The first historical reference to the town's light (sinal da Vila) is from the 16th century. The light was located in the current location, named "Lugar do Facho" (literally, place of the lighthouse), where the Lapa Church was built in 1770. In May 1833, the Castelo da Póvoa Alferes asked for help, to the city hall, to keep the town's light for six nights. During the Portuguese Civil War (1828–1834), the light was located in the fortress.

The light's current location, in Lapa Church, then named Facho da Atalaia da Ordenança, was over an iron structure, according to old listings of lighthouses and pictures from old postcards. This early version was a kind of crane tower located in Lapa churchyard, and assured the alignment that indicated the correct path ships should use to pass the sandbank in security.

Still in the 19th century, the current lighthouse was constructed as part of the temple by the Royal Brotherhood of Nossa Senhora da Assunção due to the great devotion Povoan fishermen had over this small temple. It served as a guide for seafarers, but in a special way to fishermen.

In 1892 the lighthouse became the first light of the Lapa-Regufe alignment of Póvoa Bay slope. By getting the alignment between the two points of light of Farol da Lapa and Farol de Regufe, known as enfiamento, the fishermen knew that the boat was in the strait corridor between underwater rocks and it was safe to cross the sandbank where numerous fishermen lost their lives in the course of several generations. The lighthouse was activated when the crossing of the sandbank became dangerous due to sea levels or storms.

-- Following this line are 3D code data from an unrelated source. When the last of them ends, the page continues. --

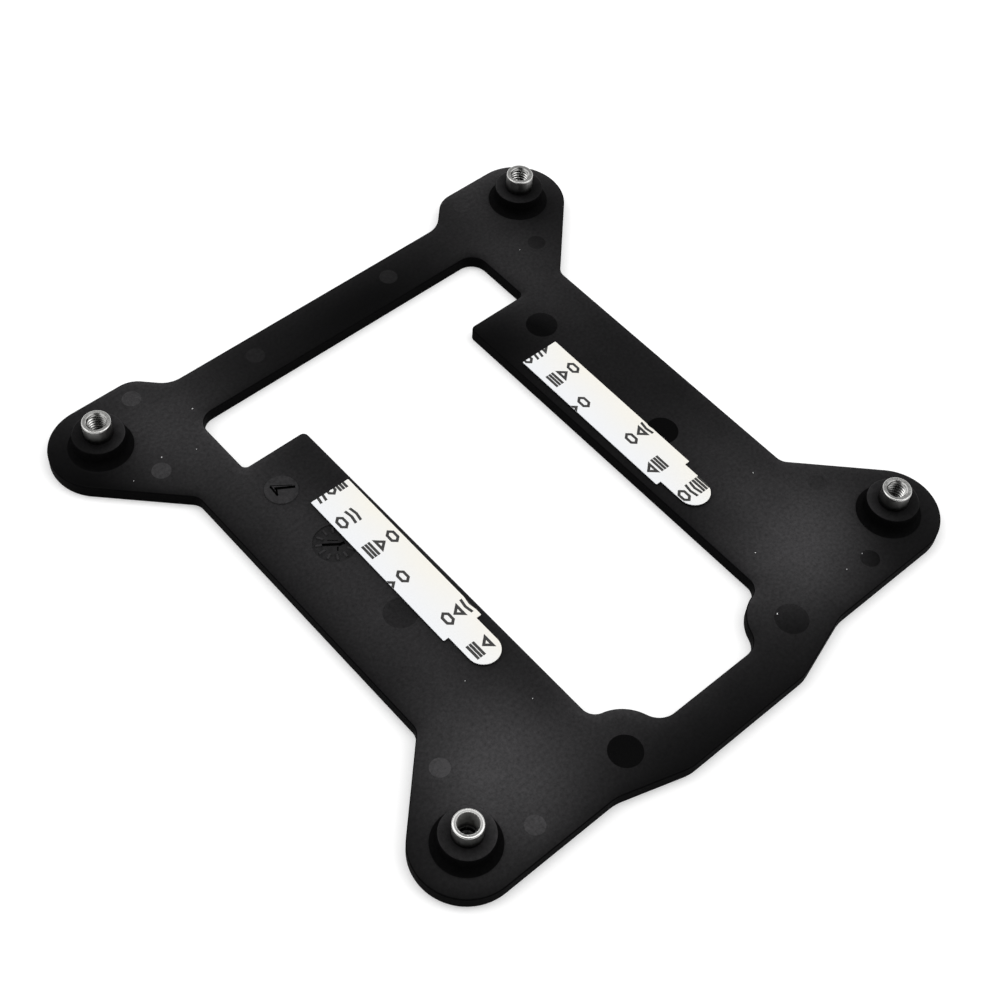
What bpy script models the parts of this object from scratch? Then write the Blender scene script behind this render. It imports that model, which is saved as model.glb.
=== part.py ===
"""Back bracket of a processor cooler, metres, +Z up, lying on its flat underside.

A moulded plate reaches round an opening and carries a threaded standoff on a boss at each corner
of a square pattern. A strip of double-sided tape lies on each arm under a release liner with a
pull tab. The origin is on the underside, at the middle of the plate's outline.
"""

import math

import bmesh
import bpy
from mathutils import Matrix, Vector

# Hole pattern and plate
POST_PITCH = 0.075
PLATE_THICKNESS = 0.002
PLATE_EDGE_ROUND = 0.00012
ROUNDED_EDGE_ANGLE = math.radians(60)
PAD_RADIUS = 0.0071

# Arms: the straight part between the corner pads
CHANNEL_WIDTH = 0.0298
ARM_WIDTH = 0.01755
ARM_CORNER_RADIUS = 0.002

# Top bar: its upper edge is lower than the pads, and a slope at 45 degrees joins the two
TOP_BAR_WIDTH = 0.0074
TOP_BAR_STEP = 0.004
TOP_BAR_SLOPE_X = 0.0261
TOP_BAR_BLEND_RADIUS = 0.004

# Window under the top bar, wider than the channel
WINDOW_WIDTH = 0.05
WINDOW_HEIGHT = 0.0108
WINDOW_TOP_RADIUS = 0.0025
WINDOW_FOOT_RADIUS = 0.0008

# Bottom bar: it hangs below the pads, with a shallow slope at each end
BOTTOM_BAR_WIDTH = 0.0068
BOTTOM_BAR_DROP = 0.003
BOTTOM_BAR_LENGTH = 0.0204
BOTTOM_SLOPE_RUN = 0.0098
BOTTOM_BAR_BLEND_RADIUS = 0.006

# Round lands that widen the bottom bar where it meets the arms
LAND_SPACING = 0.0297
LAND_RADIUS = 0.0059
LAND_CHANNEL_BLEND = 0.002
LAND_BAR_BLEND = 0.003

# Boss round each standoff
BOSS_RADIUS = 0.00358
BOSS_HEIGHT = 0.00275
BOSS_RIM_ROUND = 0.00018
BOSS_FLARE_RADIUS = 0.00115
BOSS_FLARE_SINK = 0.00003

# Standoff: a round barrel with a blind bore for an M3 screw, and a hexagonal head below
BARREL_RADIUS = 0.001945
BARREL_STAND = 0.00247
BARREL_EDGE_CHAMFER = 0.00012
BORE_RADIUS = 0.00125
BORE_DEPTH = 0.0052
BORE_MOUTH_RADIUS = 0.0016
DRILL_POINT_SLOPE = math.radians(31)
HEAD_ACROSS_FLATS = 0.006
HEAD_THICKNESS = 0.0014
HEAD_RECESS = 0.0001
STANDOFF_CLEARANCE = 0.0001

# Shallow round marks of the mould in the plate's upper face
MARK_DEPTH = 0.00008
PIN_MARK_RADIUS = 0.00145
DISC_MARK_RADIUS = 0.0024
DIAL_MARK_RADIUS = 0.003

# Mark centres from the middle of the post pattern, each mirrored to the other side
PIN_MARKS = (
    (0.012, 0.0373),
    (0.0298, 0.0416),
    (0.0337, 0.029),
    (0.0336, -0.0281),
    (0.02985, -0.041),
)
DISC_MARKS = (
    (0.02335, 0.01645),
    (0.02335, -0.0083),
)
DIAL_MARK = (-0.0231, 0.00535)

# Tape strips and their liners, laid by hand a little off the middle of the plate
STRIP_WIDTH = 0.0062
STRIP_LENGTH = 0.0273
STRIP_CORNER_RADIUS = 0.0001
STRIP_SPACING = 0.038
STRIP_SIDE_SHIFT = 0.0004
STRIP_TOP = {"left": 0.0122, "right": 0.0127}
STRIP_TURN = math.radians(-0.5)
TAPE_THICKNESS = 0.0002
TAB_WIDTH = 0.0046
TAB_LENGTH = 0.0063
LINER_THICKNESS = 0.0001
LAYER_GAP = 0.00002

# Facets and shading, and the decimals of a metre that keep outline points in line exactly in line
POINT_DECIMALS = 7
MERGE_DISTANCE = 1e-7
SHARP_ANGLE = math.radians(30)
ARC_STEP = math.radians(9)
PROFILE_STEP = math.radians(18)
ROUND_SEGMENTS = 40
MARK_SEGMENTS = 24

# Places that follow from the sizes above
POST = POST_PITCH / 2
PAD_REACH = POST + PAD_RADIUS
BAR_REACH = PAD_REACH + BOTTOM_BAR_DROP
PATTERN_Y = (BAR_REACH - PAD_REACH) / 2
ARM_OUTER = CHANNEL_WIDTH / 2 + ARM_WIDTH
TOP_BAR_UPPER = PAD_REACH - TOP_BAR_STEP
TOP_BAR_LOWER = TOP_BAR_UPPER - TOP_BAR_WIDTH
WINDOW_FOOT = TOP_BAR_LOWER - WINDOW_HEIGHT
BOTTOM_BAR_INNER = -BAR_REACH + BOTTOM_BAR_WIDTH
BOSS_TOP = PLATE_THICKNESS + BOSS_HEIGHT
BARREL_TOP = BOSS_TOP + BARREL_STAND
HEAD_TOP = HEAD_RECESS + HEAD_THICKNESS


def arc(centre, radius, start, end, step=ARC_STEP):
    """Points along an arc from one angle to the other, both ends included."""
    steps = max(1, math.ceil(abs(end - start) / step - 1e-6))
    points = []
    for i in range(steps + 1):
        angle = start + (end - start) * i / steps
        points.append((centre[0] + radius * math.cos(angle), centre[1] + radius * math.sin(angle)))
    return points


def rounded(corners):
    """Closed outline of corners (x, y, radius), with each corner replaced by its tangent arc."""
    outline = []
    for i, (x, y, radius) in enumerate(corners):
        corner = Vector((x, y))
        back = (Vector(corners[i - 1][:2]) - corner).normalized()
        ahead = (Vector(corners[(i + 1) % len(corners)][:2]) - corner).normalized()
        if radius == 0:
            arc_points = [(x, y)]
        else:
            half = back.angle(ahead) / 2
            centre = corner + (back + ahead).normalized() * radius / math.sin(half)
            first = corner + back * radius / math.tan(half) - centre
            last = corner + ahead * radius / math.tan(half) - centre
            start = math.atan2(first.y, first.x)
            turn = math.remainder(math.atan2(last.y, last.x) - start, math.tau)
            arc_points = arc(centre, radius, start, start + turn)
        for point in arc_points:
            point = (round(point[0], POINT_DECIMALS), round(point[1], POINT_DECIMALS))
            if point not in outline[-1:]:
                outline.append(point)
    if outline[0] == outline[-1]:
        outline.pop()
    return outline


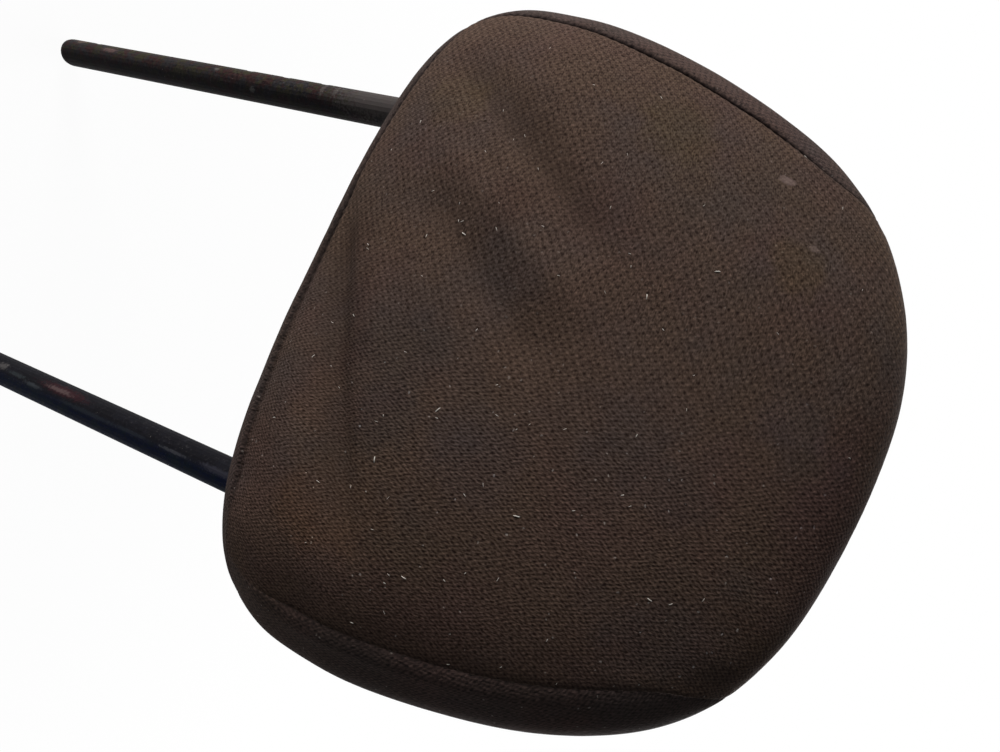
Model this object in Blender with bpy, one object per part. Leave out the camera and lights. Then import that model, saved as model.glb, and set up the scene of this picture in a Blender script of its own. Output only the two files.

In the 1960s it was deactivated, probably due to the construction of the new breakwaters as the alignment became inappropriate

It was recovered and reactivated in August 2016, along with the church. The lighthouse can be visited using a door which existed in the 17th century, but it was covered for unknown reasons. The door is now used to get into the lighthouse. It has uneven stony steps and it can be used for sightseeing.